Wednesday, June 27, 2007

Dirty Laundry and the CIA

This dandy was written by Josh Gerstein and published in the NY Post today.

This stuff happened 30 years ago. It's a good thing government no longer violates anyone's rights. Yeah, that's sarcasm dripping off of your computer screen.

The CIA is airing its dirty laundry from more than three decades ago by releasing the bulk of a key dossier on the agency's role in assassination attempts, kidnapping, and domestic surveillance efforts that may have been illegal or unauthorized.

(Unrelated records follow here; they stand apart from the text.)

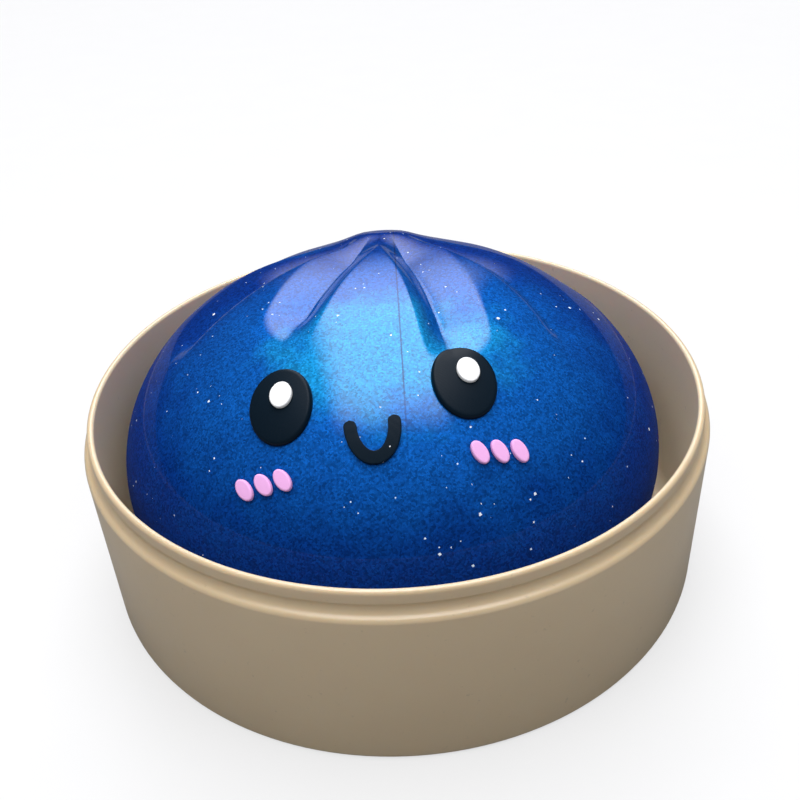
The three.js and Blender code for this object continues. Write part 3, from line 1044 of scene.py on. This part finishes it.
class SQUEEZEBUN_OT_blush(bpy.types.Operator):
    """Bond the three pink ovals of each cheek on to the bun"""

    bl_idname = "squeeze_bun.blush"
    bl_label = "Blush"

    def execute(self, context):
        sizes = context.scene.face_sizes
        form = BunForm(context.scene.bun_sizes)
        plan = FacePlan(form, sizes)
        pink = pad_finish("blush_pink", sizes.pink, 0.9, 0.5, 600.0, 0.1)
        for side, side_name, body in ((-1, "left", "left_cheek"), (1, "right", "right_cheek")):
            for index in range(3):
                across = side * sizes.blush_spread + (index - 1) * sizes.blush_pitch
                bm = oval_sheet(
                    sizes.blush_half_width, sizes.blush_half_height, sizes.blush_slant, 48, 4
                )
                thicken(bm, sizes.blush_thickness, sizes.blush_round)
                plan.lay(bm, across, sizes.blush_rise, sizes.blush_lift)
                bmesh.ops.translate(bm, verts=bm.verts[:], vec=form.centre)
                node = f"blush_{side_name}_{index + 1}"
                name = f"blush_pad_{side_name}_{index + 1}"
                add_pad(bm, name, node, body, pink)
        return {"FINISHED"}


# ---- Stage


def aim(location, target):
    """A transform at a location that looks at a target."""
    turn = (Vector(target) - Vector(location)).to_track_quat("-Z", "Y")
    return Matrix.LocRotScale(Vector(location), turn, None)


def soft_light(name, azimuth, elevation, brightness):
    """A rectangular soft light aimed at the bun, azimuth from the front towards the right."""
    target = Vector((0, 0, 0.03))
    a, e = math.radians(azimuth), math.radians(elevation)
    direction = Vector((math.sin(a) * math.cos(e), -math.cos(a) * math.cos(e), math.sin(e)))
    light = bpy.data.lights.new(name, "AREA")
    light.shape = "RECTANGLE"
    light.size, light.size_y = LIGHT_SIZE
    light.energy = brightness * math.pi * light.size * light.size_y
    lamp = bpy.data.objects.new(name, light)
    lamp.matrix_world = aim(target + direction * LIGHT_DISTANCE, target)
    lamp.visible_camera = False
    bpy.context.scene.collection.objects.link(lamp)
    return lamp


def studio_world(sizes):
    """A soft strip of light from behind to overhead, in a room that is seen as a pale backdrop."""
    world = bpy.data.worlds.new("studio")
    world.use_nodes = True
    nodes = Nodes(world.node_tree)
    x, y, z = nodes.add("ShaderNodeSeparateXYZ", {0: nodes.place("Generated")}).outputs
    over = nodes.maths("ARCTAN2", z, y)
    across = nodes.eased(nodes.maths("ABSOLUTE", x), *map(math.sin, STRIP_SIDES))
    along = nodes.maths("MULTIPLY", nodes.eased(over, *STRIP_RISE), nodes.eased(over, *STRIP_END))
    strip = nodes.maths("MULTIPLY", along, across)
    ray = nodes.add("ShaderNodeLightPath").outputs
    dim, bright = 1.4 * sizes.sky_strength, 1.5 * sizes.sky_strength
    strength = nodes.span(ray["Is Glossy Ray"], 0.0, 1.0, dim, bright)
    room = sizes.fill_strength
    around = nodes.span(ray["Is Diffuse Ray"], 0.0, 1.0, room, room + sizes.diffuse_fill)

    def background(colour, brightness):
        return nodes.add("ShaderNodeBackground", {0: rgba(colour), 1: brightness}).outputs[0]

    sky = background((0.96, 0.96, 1.0), nodes.maths("MULTIPLY", strip, strength))
    fill = background((0.9, 0.95, 1.0), around)
    light = nodes.add("ShaderNodeAddShader", {0: sky, 1: fill}).outputs[0]
    seen = background((1.0, 1.0, 1.0), 1.0)
    mixed = nodes.add("ShaderNodeMixShader", {0: ray["Is Camera Ray"], 1: light, 2: seen})
    nodes.join(mixed.outputs[0], nodes.tree.nodes["World Output"].inputs[0])
    bpy.context.scene.world = world


def floor_paper(sizes):
    """Pale paper, brighter to the eye than as a light on the object."""
    finish = Finish("floor_paper")
    darker, lighter = (rgba(dim * c for c in sizes.floor_colour) for dim in (0.28, 0.30))
    finish.shade(Base_Color=finish.mix(finish.noise(60.0, 3.0), darker, lighter), Roughness=0.9)
    seen = finish.add("ShaderNodeLightPath").outputs["Is Camera Ray"]
    glow = {"Color": rgba((1, 1, 1)), "Strength": finish.maths("MULTIPLY", seen, 0.66)}
    lit = finish.add("ShaderNodeEmission", glow).outputs[0]
    both = finish.add("ShaderNodeAddShader", {0: finish.shader.outputs[0], 1: lit})
    finish.join(both.outputs[0], finish.tree.nodes["Material Output"].inputs["Surface"])
    return finish.material


class SQUEEZEBUN_OT_stage(bpy.types.Operator):
    """Set out the pale floor, the soft lights and the camera"""

    bl_idname = "squeeze_bun.stage"
    bl_label = "Stage"

    def execute(self, context):
        sizes = context.scene.stage_sizes
        bm = bmesh.new()
        bmesh.ops.create_grid(bm, x_segments=8, y_segments=8, size=4.0)
        floor = finish_piece(bm, "studio_floor", floor_paper(sizes), place=Vector((0, 0, 0)))
        studio_world(sizes)
        for name, azimuth, elevation, share_of_key in (
            ("soft_key", -42, 62, 1.0),
            ("soft_side", 52, 60, 0.6),
        ):
            strength = share_of_key * sizes.key_strength
            lamp = soft_light(name, azimuth, elevation, strength)
            lamp.visible_glossy = False
        camera = bpy.data.cameras.new("camera")
        camera.lens = sizes.lens
        camera.sensor_width = 36.0
        camera.shift_x = sizes.shift_x
        camera.shift_y = sizes.shift_y
        camera.clip_start = 0.005
        camera.clip_end = 20.0
        viewer = bpy.data.objects.new("camera", camera)
        viewer.matrix_world = camera_matrix(sizes)
        context.scene.collection.objects.link(viewer)
        context.scene.camera = viewer
        context.scene.view_settings.view_transform = "Standard"
        return {"FINISHED"}


def camera_matrix(sizes):
    forward = Vector((
        math.sin(sizes.yaw) * math.cos(sizes.pitch),
        math.cos(sizes.yaw) * math.cos(sizes.pitch),
        -math.sin(sizes.pitch),
    ))
    level_right = Vector((math.cos(sizes.yaw), -math.sin(sizes.yaw), 0))
    level_up = level_right.cross(forward)
    right = level_right * math.cos(sizes.roll) + level_up * math.sin(sizes.roll)
    up = level_up * math.cos(sizes.roll) - level_right * math.sin(sizes.roll)
    turn = Matrix((right, up, -forward)).transposed()
    place = Vector((0, -sizes.camera_back, sizes.camera_height))
    return Matrix.LocRotScale(place, turn.to_quaternion(), None)


# ---- Add-on


OPERATORS = (
    SQUEEZEBUN_OT_basket,
    SQUEEZEBUN_OT_skin,
    SQUEEZEBUN_OT_gel,
    SQUEEZEBUN_OT_plug,
    SQUEEZEBUN_OT_eyes,
    SQUEEZEBUN_OT_mouth,
    SQUEEZEBUN_OT_blush,
    SQUEEZEBUN_OT_stage,
)


class SQUEEZEBUN_PT_pieces(bpy.types.Panel):
    """The bun's pieces in the order they are made, with their sizes and colours"""

    bl_idname = "SQUEEZEBUN_PT_pieces"
    bl_label = "Squeeze Bun"
    bl_space_type = "VIEW_3D"
    bl_region_type = "UI"
    bl_category = "Squeeze Bun"

    def draw(self, context):
        column = self.layout.column()
        for maker in OPERATORS:
            column.operator(maker.bl_idname)
        for name, group in GROUPS.items():
            settings = getattr(context.scene, name)
            box = self.layout.box()
            box.label(text=group.__doc__)
            for key in group.__annotations__:
                box.prop(settings, key)


CLASSES = (*GROUPS.values(), *OPERATORS, SQUEEZEBUN_PT_pieces)


def register():
    for kind in CLASSES:
        bpy.utils.register_class(kind)
    for name, group in GROUPS.items():
        setattr(bpy.types.Scene, name, PointerProperty(type=group))


def unregister():
    for name in GROUPS:
        delattr(bpy.types.Scene, name)
    for kind in reversed(CLASSES):
        bpy.utils.unregister_class(kind)


def main():
    register()
    bpy.ops.squeeze_bun.basket()
    bpy.ops.squeeze_bun.skin()
    bpy.ops.squeeze_bun.gel()
    bpy.ops.squeeze_bun.plug()
    bpy.ops.squeeze_bun.eyes()
    bpy.ops.squeeze_bun.mouth()
    bpy.ops.squeeze_bun.blush()
    bpy.ops.squeeze_bun.stage()


if __name__ == "__main__":
    main()
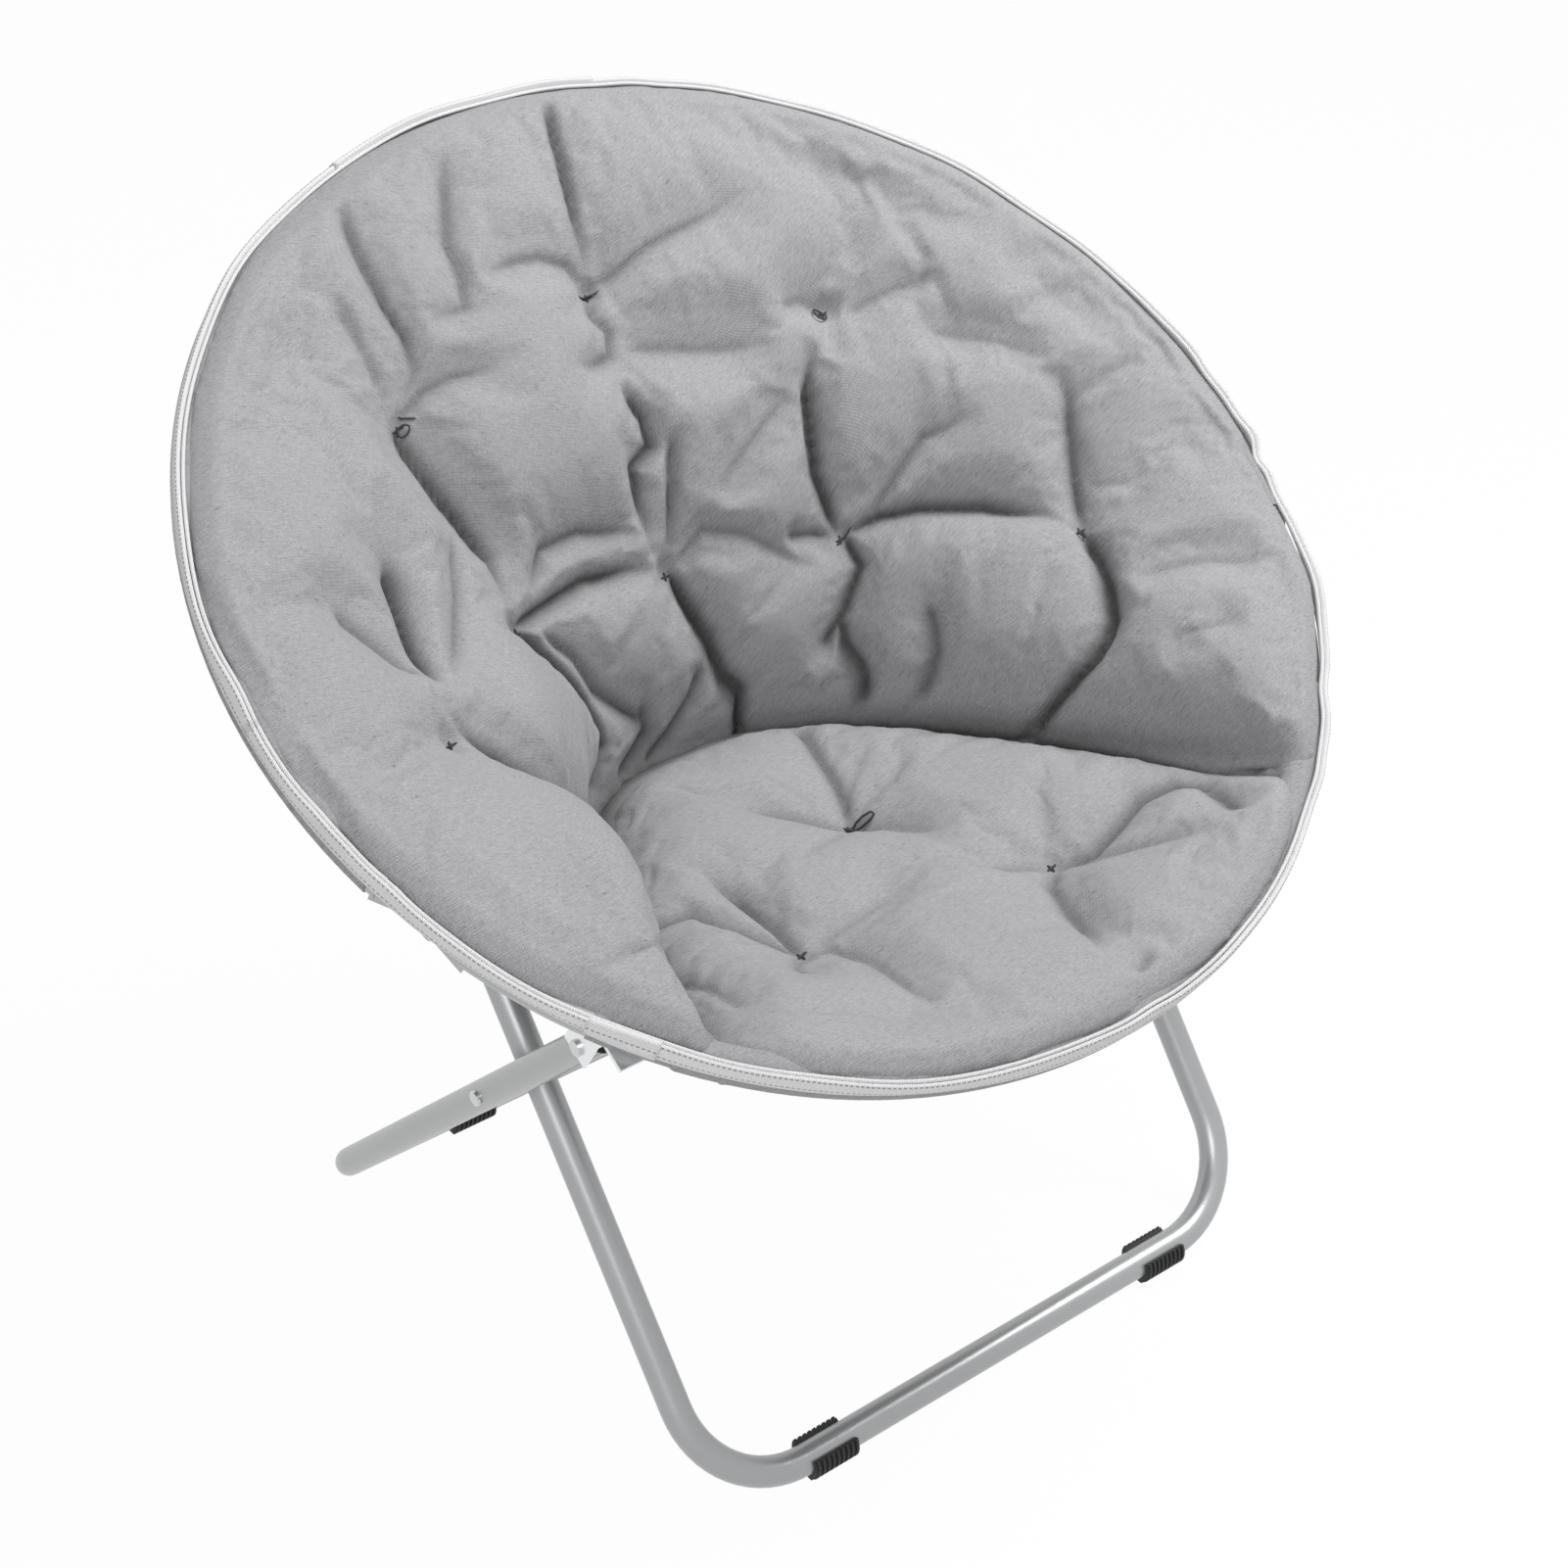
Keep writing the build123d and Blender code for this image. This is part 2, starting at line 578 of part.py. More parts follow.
# ---------------------------------------------------------------- covers and edge
front_slots = [(side * REAR_LEG_SPAN / 2, FRONT_PIVOT_REACH - BRACKET_WIDTH / 2) for side in (-1, 1)]
back_slots = [(side * FRONT_LEG_SPAN / 2, BACK_PIVOT_REACH + BRACKET_WIDTH) for side in (-1, 1)]
front_cover_start = -90 - FRONT_SLEEVE_HALF_ANGLE
front_cover_arc = 2 * FRONT_SLEEVE_HALF_ANGLE
save(hoop_cover(front_cover_start, front_cover_arc, front_slots), "front_sleeve")
back_cover_start = BACK_TUBE_START + COVER_MARGIN
back_cover_arc = BACK_TUBE_ARC - 2 * COVER_MARGIN
save(hoop_cover(back_cover_start, back_cover_arc, back_slots), "back_sleeve")
save(edging(front_cover_start, front_cover_arc), "front_edging")
save(edging(back_cover_start, back_cover_arc), "back_edging")

# ---------------------------------------------------------------- seat pad
seat_profiles = []
for x in mirrored([share * PAD_RADIUS for share in SEAT_SECTIONS]):
    bulk = 1 - (abs(x) / CREASE_HALF_WIDTH) ** 2
    thickness = PAD_RIM + (SEAT_THICKNESS - PAD_RIM) * bulk
    front = Vector(-math.sqrt(PAD_RADIUS**2 - x**2), PAD_RIM / 2)
    rear = crease_point(x) + Vector(-CREASE_GAP, 0)
    centre = (front + rear) / 2 + Vector(0, -SEAT_DISH * bulk)
    steps = (
        Vector(0, -PAD_RIM),
        square_below(front, rear, thickness),
        square_below(front, rear, (PAD_RIM + thickness) / 2),
    )
    seat_profiles.append(pad_section(x, (front, centre, rear), steps))
with BuildPart() as seat_pad:
    loft(seat_profiles, ruled=True)
    seat_dimples = tuft_places(seat_pad.part, SEAT_TUFTS)
    with Locations(*seat_dimples):
        Sphere(TUFT_RADIUS, mode=Mode.SUBTRACT)
    with Locations(*knot_places(seat_dimples)):
        Sphere(KNOT_RADIUS, mode=Mode.SUBTRACT)
save(seat_pad.part, "seat_pad")
save(knots(knot_places(seat_dimples)), "seat_tufts")

# ---------------------------------------------------------------- back pad
back_profiles = []
for share in mirrored([section[0] for section in BACK_SECTIONS]):
    reach, depth = [row[1:] for row in BACK_SECTIONS if row[0] == abs(share)][0]
    x = share * PAD_RADIUS
    rim = math.sqrt(PAD_RADIUS**2 - x**2)
    bulk = (1 - (abs(x) / PAD_RADIUS) ** 2) ** 2
    thickness = PAD_RIM + (BACK_THICKNESS - PAD_RIM) * bulk
    centre = Vector(reach, -depth)
    rear = Vector(rim, PAD_RIM / 2)
    if abs(x) < CREASE_HALF_WIDTH:
        front = crease_point(x)
        front_step = square_below(front, rear, (PAD_RIM + thickness) / 2)
    else:
        front = Vector(-rim, PAD_RIM / 2)
        front_step = Vector(0, -PAD_RIM)
    steps = (front_step, square_below(front, rear, thickness), Vector(0, -PAD_RIM))
    back_profiles.append(pad_section(x, (front, centre, rear), steps))
with BuildPart() as back_pad:
    loft(back_profiles, ruled=True)
    for side in (-1, 1):
        cut_relief(side * REAR_LEG_SPAN / 2, -HOOP_RADIUS, FRONT_PIVOT_REACH + BRACKET_WIDTH)
        cut_relief(side * FRONT_LEG_SPAN / 2, BACK_PIVOT_REACH - BRACKET_WIDTH, HOOP_RADIUS)
    back_dimples = tuft_places(back_pad.part, BACK_TUFTS)
    with Locations(*back_dimples):
        Sphere(TUFT_RADIUS, mode=Mode.SUBTRACT)
    with Locations(*knot_places(back_dimples)):
        Sphere(KNOT_RADIUS, mode=Mode.SUBTRACT)
save(back_pad.part, "back_pad")
save(knots(knot_places(back_dimples)), "back_tufts")
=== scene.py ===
import json
import math

import bmesh
import bpy
import numpy as np
from mathutils import Matrix, Vector
from mathutils.bvhtree import BVHTree

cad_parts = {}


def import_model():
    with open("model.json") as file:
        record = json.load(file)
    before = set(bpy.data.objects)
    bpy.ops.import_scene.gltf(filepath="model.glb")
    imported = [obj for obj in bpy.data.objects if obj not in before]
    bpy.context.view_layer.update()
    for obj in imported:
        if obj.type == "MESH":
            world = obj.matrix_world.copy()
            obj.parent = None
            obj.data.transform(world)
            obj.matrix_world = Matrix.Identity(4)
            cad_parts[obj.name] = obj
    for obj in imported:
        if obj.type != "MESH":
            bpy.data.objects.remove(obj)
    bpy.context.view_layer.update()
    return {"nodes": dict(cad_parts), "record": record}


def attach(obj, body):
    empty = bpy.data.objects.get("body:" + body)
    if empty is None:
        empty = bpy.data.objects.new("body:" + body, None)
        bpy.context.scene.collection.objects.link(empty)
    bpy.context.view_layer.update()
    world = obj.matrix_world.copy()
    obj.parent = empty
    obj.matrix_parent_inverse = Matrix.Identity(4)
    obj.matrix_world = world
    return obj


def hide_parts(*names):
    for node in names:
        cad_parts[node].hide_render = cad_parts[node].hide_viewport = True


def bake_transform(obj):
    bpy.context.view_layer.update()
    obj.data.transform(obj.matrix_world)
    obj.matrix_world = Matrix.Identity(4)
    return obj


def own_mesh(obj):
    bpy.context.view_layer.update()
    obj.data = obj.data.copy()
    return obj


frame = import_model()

SCENE = bpy.context.scene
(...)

The 702-page collection posted on the Web yesterday was the product of a 1973 call by the then director of central intelligence, James Schlesinger, for all agency employees to report any incident where officials might have violated the CIA's charter. The resulting compilation of alleged agency misdeeds was considered so sensitive that it was dubbed "the family jewels."

[...]

One action viewed as flatly illegal by some in the agency was the detention from 1964 to 1967 of a Russian defector, Yuri Nosenko. The records say he was kept at a safehouse in Clinton, Md., for more than a year before being transferred "to a specially constructed ‘jail' in a remote wooded area." CIA lawyers "became increasingly concerned about the illegality of the Agency's position," the documents indicate. Mr. Nosenko was eventually given better digs and a new identity.

Despite the misgivings among some at the CIA about wiretapping and physical surveillance aimed at journalists publishing classified information, the records show that some of the work proved quite successful. "Project Mockingbird," which involved snooping on two newspaper columnists, Robert Allen and Paul Scott, was "particularly productive in identifying contacts of the newsmen, their method of operation, and many of their sources of information," an agency memo said. A dozen senators, six congressmen, 11 congressional aides, and White House officials were pegged as leakers.

Other targets of the CIA's anti-leak efforts included a Washington Post reporter, Michael Getler, and a prominent columnist, Jack Anderson. Some of Anderson's "leg men" were also followed, including Brit Hume, who is now a Fox News anchor.

[...]

Some of the family jewels are remaining under wraps, as are details such as the location of the makeshift jail set up for Mr. Nosenko. "Even though this is a historical set of documents, some of the information remains relevant and needs to be protected," a CIA spokesman, George Little, said.

The agency also released more than 10,000 pages of analytical reports yesterday on China, the Soviet Union, and relations between the two countries.